CHALLENGE: Below is a listing. Gather each line of it that contains "materials".
************
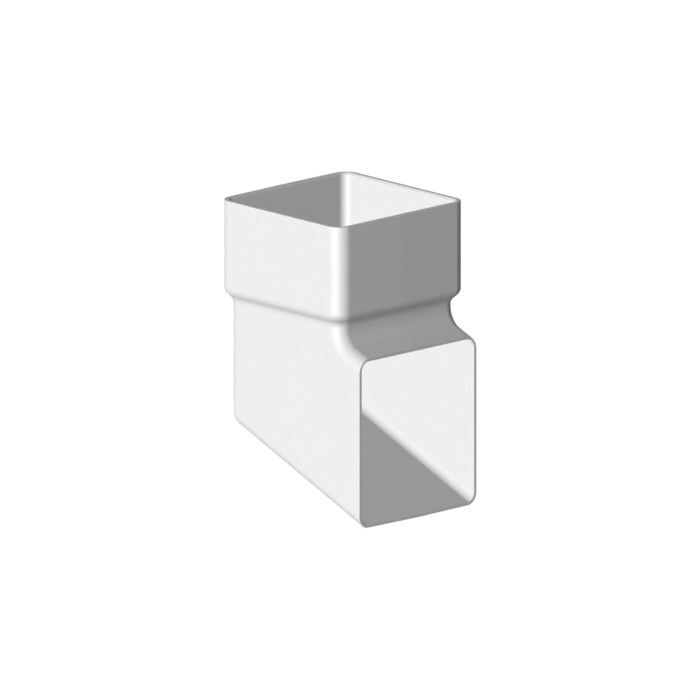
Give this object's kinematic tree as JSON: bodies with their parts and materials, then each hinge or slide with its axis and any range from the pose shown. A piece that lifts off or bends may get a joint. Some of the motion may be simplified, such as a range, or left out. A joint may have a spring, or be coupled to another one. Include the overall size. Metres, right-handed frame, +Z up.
{
  "type": "downpipe shoe",
  "caption": "Square downpipe shoe in white plastic: a rounded square socket steps in at a sloped shoulder to a body that turns forward into a falling, open spout.",
  "frame": {"origin": "on the pipe's centre line at the pipe stop, the ledge at the foot of the socket", "axes": "+Z up the pipe and out of the socket, -Y the way the water leaves the spout, X sideways"},
  "size_m": [0.0712, 0.08, 0.1239],
  "materials": {
    "white_upvc": "moulded semi-gloss"
  },
  "bodies": {
    "root": {"downpipe_shoe": "white_upvc"}
  },
  "joints": []
}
************
THE ANSWER:
Give this object's kinematic tree as JSON: bodies with their parts and materials, then each hinge or slide with its axis and any range from the pose shown. A piece that lifts off or bends may get a joint. Some of the motion may be simplified, such as a range, or left out. A joint may have a spring, or be coupled to another one. Include the overall size. Metres, right-handed frame, +Z up.
  "materials": {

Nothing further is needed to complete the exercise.